21056 – vrijdag

De lokale boekhandel stuurde me een berichtje dat mijn bestelling klaar lag om opgehaald te worden. Op het eind van de dag was ik aldus twee boeken rijker: Wolf Hall van Hilary Mantel en Stemvorken van A.F.Th. van der Heijden. Beide boeken had ik een week eerder besteld toen ik eindelijk weer eens fysiek de boekhandel kon betreden. Ik was er om een cadeaubon te kopen maar kon het vanzelfsprekend niet laten om ook wat voor mijzelf uit te zoeken.

Het boek van Mantel had ik al op mijn lijst en door de gedwongen dvd-sessie van enkele weken geleden (de glasvezelkabel was tijdens werkzaamheden kapotgetrokken) waarbij Wolf Hall ook aan bod kwam besloot ik het boek nu aan te schaffen. Wat betreft A.F.Th. van der Heijden werd ik getriggered omdat ik er al een vooraankondiging van voorbij had zien komen. Het is een zoveelste deel in de Tandeloze Tijd cyclus waarvan ik volgens mij alle delen in bezit heb maar niet allemaal gelezen heb. Die achterstand wordt dus groter vandaag.

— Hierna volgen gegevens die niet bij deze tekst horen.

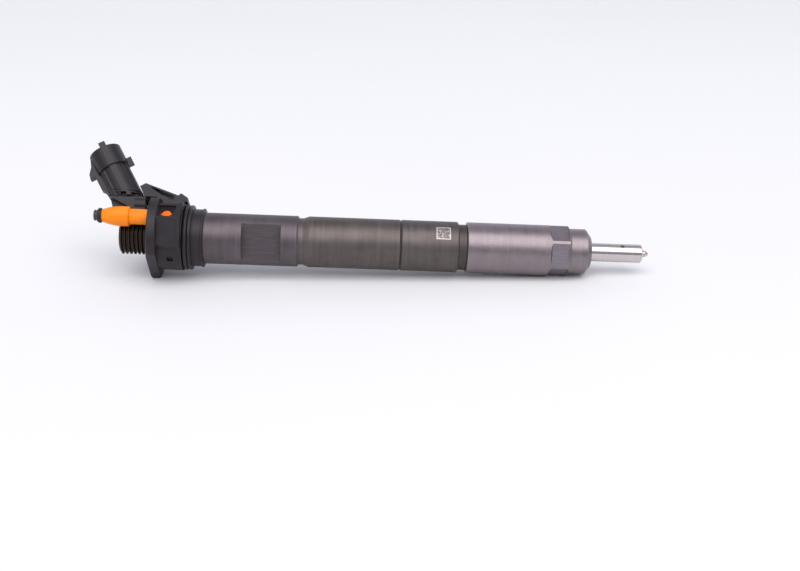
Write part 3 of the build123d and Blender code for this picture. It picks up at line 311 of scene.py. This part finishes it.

Op Nieuwsuur was vandaag aandacht voor A.F.Th. van der Heijden naar aanleiding van de publicatie van Stemvorken => A.F.Th. van der Heijden zweefde tussen leven en dood in aanloop naar nieuw boek. Ik had het eerlijk gezegd niet meegekregen dat het zo slecht met zijn gezondheid gesteld was. Gezien de immense taak die hij zichzelf gesteld heeft om nog vele romans als onderdeel van de Tandeloze Tijd en Homo Duplex cycli uit te brengen mag ik hopen dat hij goed voor zichzelf blijft zorgen.

Cultuurwetenschappen:
De list van de Grieken om het tien jaar durend beleg van Troje in hun voordeel te doen beslechten was bijna mislukt. Laocoön, priester van Apollo had het vermoeden dat er iets niet in de haak was met grote houten paard dat de Grieken hadden achtergelaten nadat ze zogenaamd het beleg hadden opgegeven en de waren vertrokken. Voordat hij echter de burgers van Troje kan waarschuwen het gevaarte niet binnen de stadsmuren te halen worden hij en zijn twee zonen gedood door twee zeeslangen.

We kennen deze gebeurtenis doordat het in detail is opgetekend door Vergilius in zijn Aeneïs uit de 1ste eeuw v.Chr. (boek 2, vers 199-277). De verbeelding ervan in marmer is in stukken gevonden in 1506 op de Oppiusheuvel in Rome. Maker(s) en datering zijn onbekend. Er is ook onenigheid onder deskundigen of de oudste zoon aan de rechterkant later is toegevoegd. Qua stijl zijn er verschillen aan te wijzen. Waarschijnlijk is er ooit voor gekozen om het beeldhouwwerk meer in overeenstemming te brengen met het verhaal in Aneïs omdat daar gesproken wordt over twee zonen.